The state also emphasizes that one of the items was a gold bracelet. But as Davis and D.H. indicate, even where stolen items would appear to have a minimum value based on the nature of the item, a lack of evidence as to that value is typically fatal. See also Marrero v. State, 71 So. 3d 881, 888-89 (Fla. 2011) (observing that where the value of the stolen item is ascertainable but the state fails to offer evidence of value, jurors may not rely on their “life experience” as to value of item in place of evidence of value). Additionally, the victim’s testimony as to the purchase price of the bracelet was based on inadmissible hearsay. Thus, the jury would have had to base a finding of value solely on the photograph of the bracelet. The photographs of the stolen items do not make it apparent that the items, taken in the aggregate as to each count, were worth at least $100. Because the state did not establish the value of the stolen items at the time of the theft, we reverse the grand theft convictions and remand for the trial court to reduce those convictions to petit thefts and to resentence Bruce accordingly.

Bruce also raises sentencing issues. First, he contends he did not qualify as a violent career criminal. To designate a defendant as a violent career criminal, the sentencing court must find, among other things, that the defendant’s offense was committed while serving a sentence for an enumerated felony, or within five years after the conviction or release from sentence for an enumerated felony. See § 775.084(1)(d)3., Fla. Stat. (2016). The record indicates the trial court found that Bruce’s offense was committed within five years of his release from prison for a burglary conviction. But the sentencing exhibits reflect that Bruce was released from a prison sentence imposed for an attempted burglary. Attempted burglary is not an enumerated felony. The state concedes error. We reverse the burglary sentences and remand for a de novo sentencing hearing. See Dixon v. State, 41 So. 3d 990, 991 (Fla. 4th DCA 2010).

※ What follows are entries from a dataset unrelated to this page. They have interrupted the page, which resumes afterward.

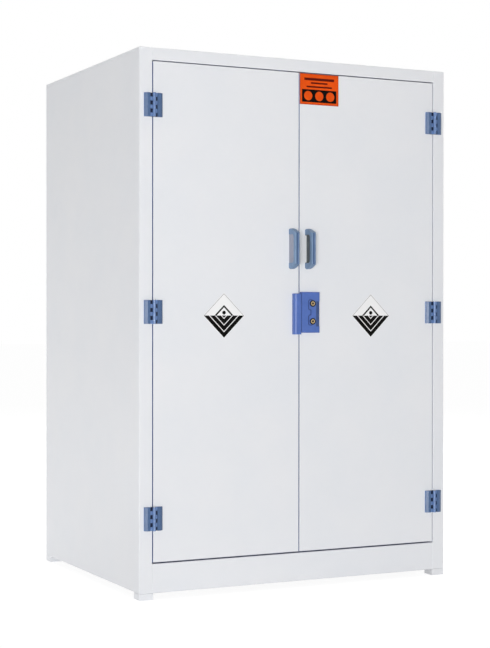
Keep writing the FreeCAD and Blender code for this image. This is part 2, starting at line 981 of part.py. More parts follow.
def diamond_sticker(x):
    half = diamond_diagonal / 2
    z = base_z + diamond_above_base
    outline = [(-half, 0), (0, -half), (half, 0), (0, half)]
    corners = [Vector(x + across, reach(0), z + up) for across, up in outline]
    return polygon_prism(corners, Vector(0, -sticker, 0))


def caution_sticker():
    x = free_edge_x + caution_margin
    top = door_top - caution_margin
    return box(x, x + caution_width, reach(0), reach(sticker), top - caution_height, top)


def build_stickers():
    save("left_diamond_sticker", [diamond_sticker(-diamond_offset)])
    save("right_diamond_sticker", [diamond_sticker(diamond_offset)])
    save("caution_sticker", [caution_sticker()])


def main():
    os.makedirs("parts", exist_ok=True)
    build_carcass(hinge_screw_places(-hinge_axis_x - screw_offset))
    build_hinges()
    right_handle_screws = [(x, z, 0) for x, z in handle_screw_places()]
    left_handle_screws = [(-x, z, 0) for x, z in handle_screw_places()]
    build_door("left", left_handle_screws + [(x, z, 0) for x, z in keeper_screw_places()])
    build_door("right", right_handle_screws + [(x, z, 0) for x, z in lock_screw_places()])
    build_handles()
    build_lock()
    build_interior()
    build_stickers()


main()
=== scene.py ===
import bmesh
import bpy
import json
import math
from mathutils import Matrix, Vector


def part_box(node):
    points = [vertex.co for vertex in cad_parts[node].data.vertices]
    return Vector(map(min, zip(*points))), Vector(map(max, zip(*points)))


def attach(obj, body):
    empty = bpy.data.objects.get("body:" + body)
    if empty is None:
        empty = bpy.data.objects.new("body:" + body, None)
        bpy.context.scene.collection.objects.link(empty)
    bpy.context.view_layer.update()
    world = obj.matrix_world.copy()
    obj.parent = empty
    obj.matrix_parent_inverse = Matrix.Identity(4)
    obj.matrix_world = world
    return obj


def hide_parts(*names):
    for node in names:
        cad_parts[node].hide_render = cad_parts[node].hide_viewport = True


# Two-door reagent cabinet in white plastic sheet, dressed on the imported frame. Lengths are in metres.
# X runs along the front to the right, Y runs into the cabinet and Z is up.

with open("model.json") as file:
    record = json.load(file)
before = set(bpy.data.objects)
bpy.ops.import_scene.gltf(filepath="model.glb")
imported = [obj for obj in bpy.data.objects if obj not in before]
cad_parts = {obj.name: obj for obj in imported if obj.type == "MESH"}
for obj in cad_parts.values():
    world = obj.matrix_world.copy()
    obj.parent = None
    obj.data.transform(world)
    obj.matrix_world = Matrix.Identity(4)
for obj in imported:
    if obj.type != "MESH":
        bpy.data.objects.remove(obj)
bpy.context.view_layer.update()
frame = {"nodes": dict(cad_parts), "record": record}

mm = 0.001
node_body = {node: body for body, nodes in frame["record"]["behaviour"]["bodies"].items() for node in nodes}
node_slot = {part["node"]: part["material_slot"] for part in frame["record"]["subparts"]}

# Planes of the cabinet, read from its sheets
side_low, side_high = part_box("left_side_panel")
sheet = side_high.x - side_low.x
side_x = -side_low.x
front_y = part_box("left_stile")[0].y
back_y = side_high.y
base_z = side_low.z
top_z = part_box("top_panel")[1].z


# Materials

noise_low = 0.3
noise_high = 0.7
grain_detail = 3.0
wave_detail = 1.0
gloss_patch_share = 1 / 3


def screen(red, green, blue):
    """A shader colour from its three screen values, 0 to 255, by the usual screen curve."""
    def linear(value):
        share = value / 255
        return share / 12.92 if share <= 0.04045 else ((share + 0.055) / 1.055) ** 2.4

    return (linear(red), linear(green), linear(blue), 1.0)


def noise(tree, size, detail=grain_detail):
    """Noise in the piece's own coordinates, with features of about this size."""
    place = tree.nodes.new("ShaderNodeTexCoord")
    texture = tree.nodes.new("ShaderNodeTexNoise")
    texture.inputs["Scale"].default_value = 1 / size
    texture.inputs["Detail"].default_value = detail
    tree.links.new(place.outputs["Object"], texture.inputs["Vector"])
    return texture.outputs["Fac"]


def spread(tree, value, low, high):
    """Noise stretched over a range, since it keeps near its middle."""
    ranged = tree.nodes.new("ShaderNodeMapRange")
    ranged.inputs["From Min"].default_value = noise_low
    ranged.inputs["From Max"].default_value = noise_high
    ranged.inputs["To Min"].default_value = low
    ranged.inputs["To Max"].default_value = high
    tree.links.new(value, ranged.inputs["Value"])
    return ranged.outputs["Result"]


def bump(tree, height, depth, below=None):
    """A normal from a height of this depth, laid over another normal where one is given."""
    node = tree.nodes.new("ShaderNodeBump")
    node.inputs["Distance"].default_value = depth
    tree.links.new(height, node.inputs["Height"])
    if below:
        tree.links.new(below, node.inputs["Normal"])
    return node.outputs["Normal"]


# Grain and waves, each as the size of a feature and its depth
sheet_waves = (45 * mm, 0.05 * mm)
sheet_grain = (1.1 * mm, 0.006 * mm)
moulded_grain = (0.5 * mm, 0.012 * mm)
handle_grain = (0.6 * mm, 0.01 * mm)
lock_grain = (0.6 * mm, 0.012 * mm)
rubber_grain = (0.4 * mm, 0.02 * mm)
band_grain = (0.4 * mm, 0.01 * mm)
film_grain = (0.6 * mm, 0.006 * mm)
steel_grain = (0.3 * mm, 0.004 * mm)
brass_grain = (0.3 * mm, 0.003 * mm)
plated_grain = (0.3 * mm, 0.002 * mm)


def surface(name, light, dark, roughness, patch, grain, waves=None, metallic=0.0, specular=0.5):
    """Two close tones in patches, gloss over a range, a fine grain and, on sheet, long shallow waves."""
    material = bpy.data.materials.new(name)
    material.use_nodes = True
    tree = material.node_tree
    shader = tree.nodes["Principled BSDF"]
    shader.inputs["Metallic"].default_value = metallic
    shader.inputs["Specular IOR Level"].default_value = specular
    mix = tree.nodes.new("ShaderNodeMix")
    mix.data_type = "RGBA"
    mix.inputs["A"].default_value = screen(*light)
    mix.inputs["B"].default_value = screen(*dark)
    tree.links.new(spread(tree, noise(tree, patch), 0, 1), mix.inputs["Factor"])
    tree.links.new(mix.outputs["Result"], shader.inputs["Base Color"])
    gloss = spread(tree, noise(tree, patch * gloss_patch_share), *roughness)
    tree.links.new(gloss, shader.inputs["Roughness"])
    normal = None
    if waves:
        normal = bump(tree, noise(tree, waves[0], wave_detail), waves[1])
    normal = bump(tree, noise(tree, grain[0]), grain[1], normal)
    tree.links.new(normal, shader.inputs["Normal"])
    return material


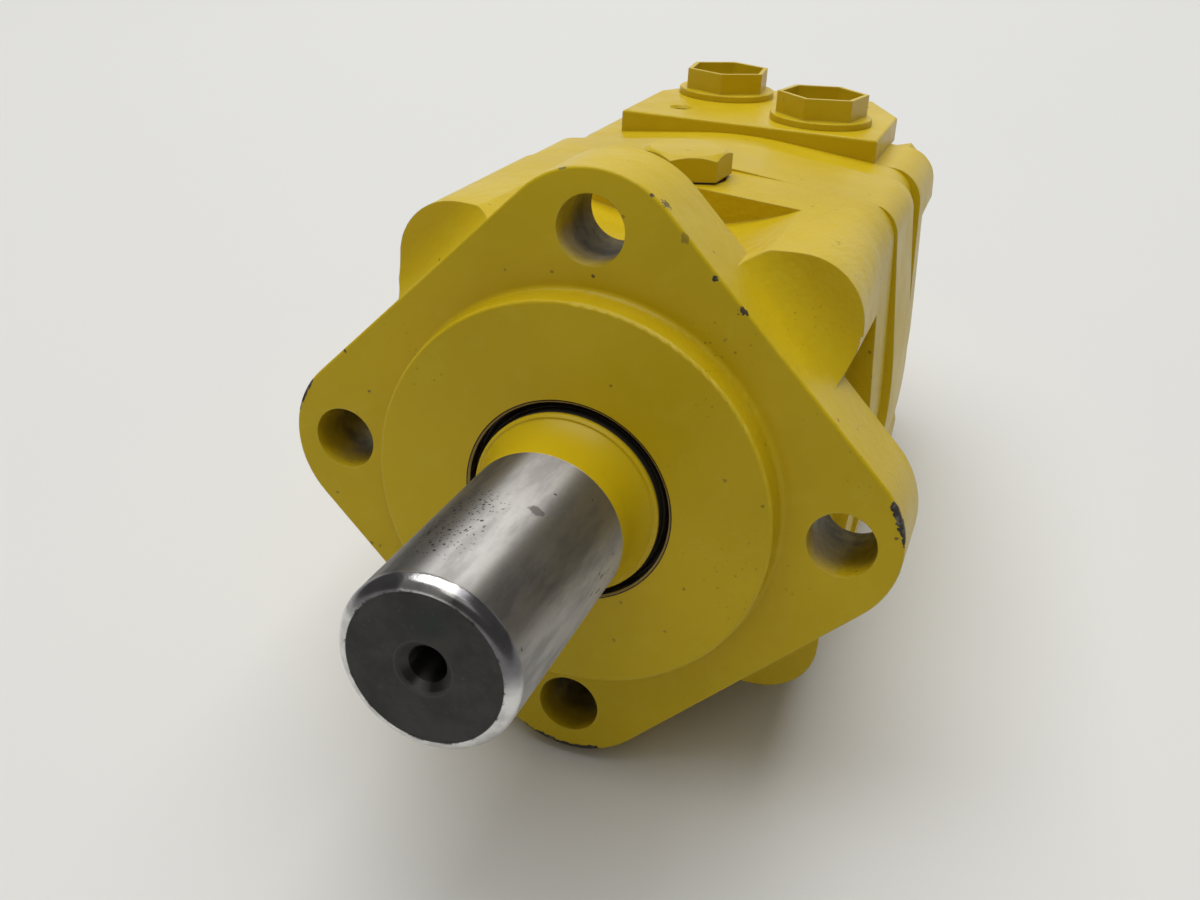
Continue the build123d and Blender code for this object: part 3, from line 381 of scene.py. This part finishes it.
    # paint does not reach into the seal gap
    base = t.mix(inside, base, (0.055, 0.048, 0.040))
    metal = t.mul(t.inv(painted), t.inv(t.mul(face, 0.6)))
    metal = t.mixf(inside, metal, 0.4)
    rough = t.mixf(painted, t.mixf(marks, t.step(tarnish, 0.35, 0.68, 0.42, 0.52), 0.6), 0.34)
    rough = t.mixf(face, rough, 0.58)
    rough = t.mixf(t.mul(cham, t.inv(face)), rough, 0.22)
    dent = t.noise(420, 3, 0.55, w=0.9)
    h = t.add(t.mul(rings, 0.010), t.mul(marks, -0.10), t.mul(painted, 0.9), t.mul(face, t.mul(blot, 0.35)),
              t.mul(cham, t.mul(dent, 0.9), top, t.step(tone, 0.35, 0.15), t.step(tone, -0.35, -0.2)))
    t.set(t.bsdf.inputs["Base Color"], base)
    t.set(t.bsdf.inputs["Metallic"], metal)
    t.set(t.bsdf.inputs["Roughness"], rough)
    t.bsdf.inputs["Specular IOR Level"].default_value = 0.25
    # ground round the journal, so highlights spread along it
    tang = t.t.nodes.new("ShaderNodeTangent")
    tang.direction_type = "RADIAL"
    tang.axis = "Y"
    t.set(t.bsdf.inputs["Tangent"], tang.outputs[0])
    t.set(t.bsdf.inputs["Anisotropic"], t.mul(metal, t.inv(cham), 0.9))
    t.bsdf.inputs["Anisotropic Rotation"].default_value = 0.25
    t.set(t.bsdf.inputs["Normal"], t.bump(h, 0.10 * MM, 1.0))
    return t.mat


# ------------------------------------------------------------------ materials on the frame's nodes
SPOTS_HOUSING = [((13.6, 1.6, 59.5), (1.3, 1.2, 1.3), 0.75), ((11.6, 0.2, 61.2), (0.8, 0.7, 0.5), 0.9), ((24.2, 0.0, 47.8), (0.45, 0.5, 0.55), 1.0),
                 ((30.0, 0.0, 42.7), (1.3, 0.6, 0.9), 0.95), ((18.0, 0.0, 54.3), (0.7, 0.5, 1.0), 0.45), ((40.2, 31.0, 50.0), (1.5, 3.0, 1.5), 0.55),
                 ((-6.3, 0.0, 64.0), (1.2, 0.6, 0.6), 0.7), ((62.9, 0.0, 3.9), (0.45, 0.4, 0.45), 0.8),
                 ((38.4, 0.4, 37.6), (0.8, 0.6, 0.8), 0.7), ((26.4, 18.3, 46.4), (0.9, 0.9, 0.9), 0.8), ((-52.4, 0.0, 20.0), (0.5, 0.5, 0.5), 0.9),
                 ((-47.0, 0.0, 12.0), (0.3, 0.4, 0.3), 0.8), ((1.0, 0.0, 44.6), (0.35, 0.4, 0.3), 0.8)]
m_house = paint("cast_yellow_enamel", cast=1.9, peel=0.10, specks=0.55, spots=SPOTS_HOUSING, edge=0.25, housing=True, brush=0.9)
m_plate = paint("plate_yellow_enamel", cast=0.30, peel=0.14, specks=0.40, edge=0.30)
m_port = paint("port_yellow_enamel", cast=1.0, peel=0.12, specks=0.45, edge=0.30)
m_plug = paint("plug_yellow_enamel", cast=0.0, peel=0.10, specks=0.40, edge=0.30)
m_rubber = plain("seal_rubber", (0.016, 0.016, 0.017), 0.55, 0.0, 0.01, 700)
m_dust = plain("dust_lip_rubber", (0.038, 0.029, 0.017), 0.45, 0.0, 0.01, 500)
m_steel = plain("turned_steel", (0.50, 0.49, 0.48), 0.34, 1.0, 0.0, 300, stretch=(1, 6, 1))
m_race = plain("bearing_steel", (0.60, 0.60, 0.62), 0.16, 1.0, 0.0, 260, colour2=(0.52, 0.52, 0.54))
m_roller = plain("roller_steel", (0.66, 0.66, 0.68), 0.13, 1.0, 0.0, 300, colour2=(0.56, 0.56, 0.58))
m_cage = plain("pressed_cage_steel", (0.40, 0.37, 0.33), 0.38, 1.0, 0.01, 420)
m_drive = plain("case_hardened_steel", (0.24, 0.24, 0.26), 0.32, 1.0, 0.01, 350)
m_lapped = plain("lapped_steel", (0.55, 0.55, 0.57), 0.22, 1.0, 0.0, 500, colour2=(0.46, 0.46, 0.48))
m_iron = plain("machined_iron", (0.34, 0.34, 0.35), 0.42, 1.0, 0.01, 520)
m_spring = plain("spring_wire", (0.42, 0.42, 0.44), 0.28, 1.0, 0.0, 700)
m_shaft = shaft_material()

look = {
    "bearing_housing": m_house, "port_housing": m_port,
    "wear_plate": m_plate, "geroler_ring": m_plate, "valve_plate": m_plate,
    "tie_bolts": m_plug, "tie_bolt_washers": m_plug, "drain_plug": m_plug, "drain_plug_washer": m_iron,
    "port_plug_a": m_plug, "port_plug_b": m_plug,
    "output_shaft": m_shaft, "dust_seal": m_dust, "shaft_seal": m_rubber, "seal_support_ring": m_steel,
    "housing_o_ring": m_rubber, "ring_front_o_ring": m_rubber, "ring_rear_o_ring": m_rubber,
    "port_housing_o_ring": m_rubber, "balance_ring_seal": m_rubber, "bearing_shim": m_steel,
    "star": m_lapped, "valve_disc": m_lapped, "balance_ring": m_iron, "balance_springs": m_spring,
    "main_drive": m_drive, "valve_drive": m_drive, "drive_spacer": m_drive,
}
for name, o in nodes.items():
    if name in look:
        m = look[name]
    elif "race" in name:
        m = m_race
    elif "roller" in name:
        m = m_roller
    elif "cage" in name:
        m = m_cage
    else:
        m = m_steel
    o.data.materials.clear()
    o.data.materials.append(m)

# ------------------------------------------------------------------ floor under the resting motor
# The motor rests on the flange's lower tip and the rear housing's lower lobes, so the floor is tilted in its frame.
pts = set()
for name in ("bearing_housing", "wear_plate", "geroler_ring", "valve_plate", "port_housing"):
    for v in nodes[name].data.vertices:
        if v.co.z < -0.035:
            pts.add((round(v.co.y, 5), round(v.co.z, 5)))
pts = sorted(pts)
hull = []
for p in pts:
    while len(hull) > 1 and (hull[-1][0] - hull[-2][0]) * (p[1] - hull[-2][1]) - (hull[-1][1] - hull[-2][1]) * (p[0] - hull[-2][0]) <= 0:
        hull.pop()
    hull.append(p)
COM_Y = 0.080
rest = next(((a, b) for a, b in zip(hull, hull[1:]) if a[0] <= COM_Y <= b[0]), (hull[0], hull[-1]))
(ya, za), (yb, zb) = rest
slope = (zb - za) / (yb - ya)
up = Vector((0, -slope, 1)).normalized()
print("floor contact", rest, "slope", slope)
centre = Vector((0, ya, za)) - up * 0.00005
S = 9.0
fm = bpy.data.meshes.new("floor")
ax = Vector((1, 0, 0))
ay = up.cross(ax).normalized()
fm.from_pydata([centre + ax * (i * S) + ay * (j * S) for i, j in ((-1, -1), (1, -1), (1, 1), (-1, 1))], [], [(0, 1, 2, 3)])
floor = bpy.data.objects.new("floor", fm)
scene.collection.objects.link(floor)
ft = Tree("pale_table")
fn = ft.noise(3.0, 3, 0.5)
ft.set(ft.bsdf.inputs["Base Color"], ft.mix(fn, (0.715, 0.715, 0.70), (0.69, 0.69, 0.675)))
ft.bsdf.inputs["Roughness"].default_value = 0.6
ft.bsdf.inputs["Specular IOR Level"].default_value = 0.25
floor.data.materials.append(ft.mat)

# ------------------------------------------------------------------ camera
cam_data = bpy.data.cameras.new("camera")
cam = bpy.data.objects.new("camera", cam_data)
scene.collection.objects.link(cam)
cam_data.sensor_fit = "HORIZONTAL"
cam_data.sensor_width = 36.0
cam_data.lens = 38.157
cam_data.clip_start = 0.01
cam_data.clip_end = 50.0
fwd = Vector((-0.2930, 0.8500, -0.4379)).normalized()
upv = Vector((-0.1930, 0.3959, 0.8978))
right = fwd.cross(upv).normalized()
upv = right.cross(fwd).normalized()
rot = Matrix((right, upv, -fwd)).transposed()
cam.matrix_world = Matrix.Translation((0.077275, -0.212086, 0.118762)) @ rot.to_4x4()
scene.camera = cam


# ------------------------------------------------------------------ light
def softbox(name, loc, target, size, power, colour=(1, 1, 1), size_y=None):
    d = bpy.data.lights.new(name, "AREA")
    d.shape = "RECTANGLE"
    d.size = size
    d.size_y = size_y or size
    d.energy = power
    d.color = colour
    o = bpy.data.objects.new(name, d)
    scene.collection.objects.link(o)
    o.location = loc
    o.rotation_euler = (Vector(target) - Vector(loc)).to_track_quat("-Z", "Y").to_euler()
    return o


softbox("overhead", (-0.38, 0.36, 2.2), (-0.38, 0.36, 0), 2.2, 62.0, (1.0, 1.0, 0.995), 3.0)
softbox("front_top", (0.4, -1.5, 1.9), (0, 0.0, 0), 1.3, 5.5, (1.0, 0.96, 0.90))
softbox("back_wall", (0.2, 3.0, 0.85), (0, 0.05, 0.1), 4.5, 12.0, (0.98, 0.99, 1.0), 1.5)
world = bpy.data.worlds.new("studio")
scene.world = world
world.use_nodes = True
bg = world.node_tree.nodes["Background"]
bg.inputs[0].default_value = (1.0, 0.98, 0.95, 1)
bg.inputs[1].default_value = 0.165
scene.view_settings.view_transform = "Standard"
scene.view_settings.look = "None"
scene.view_settings.exposure = 0.0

Finally, Bruce contends there are numerous scoresheet errors, including the state’s inclusion in the scoresheet of certain prior convictions, the erroneous scoring of a prior attempted burglary as a level 7 offense, and the inclusion of points for a legal status violation in the absence of a basis for scoring of such points. To the extent a new scoresheet will be prepared at the de novo sentencing, this issue is moot. But the state has conceded error to an extent and has no objection to the matters being “raised and definitively resolved” at resentencing. We trust at resentencing, any errors in the original scoresheet will be corrected.

Outcome: Affirmed in part, reversed in part, and remanded with instructions.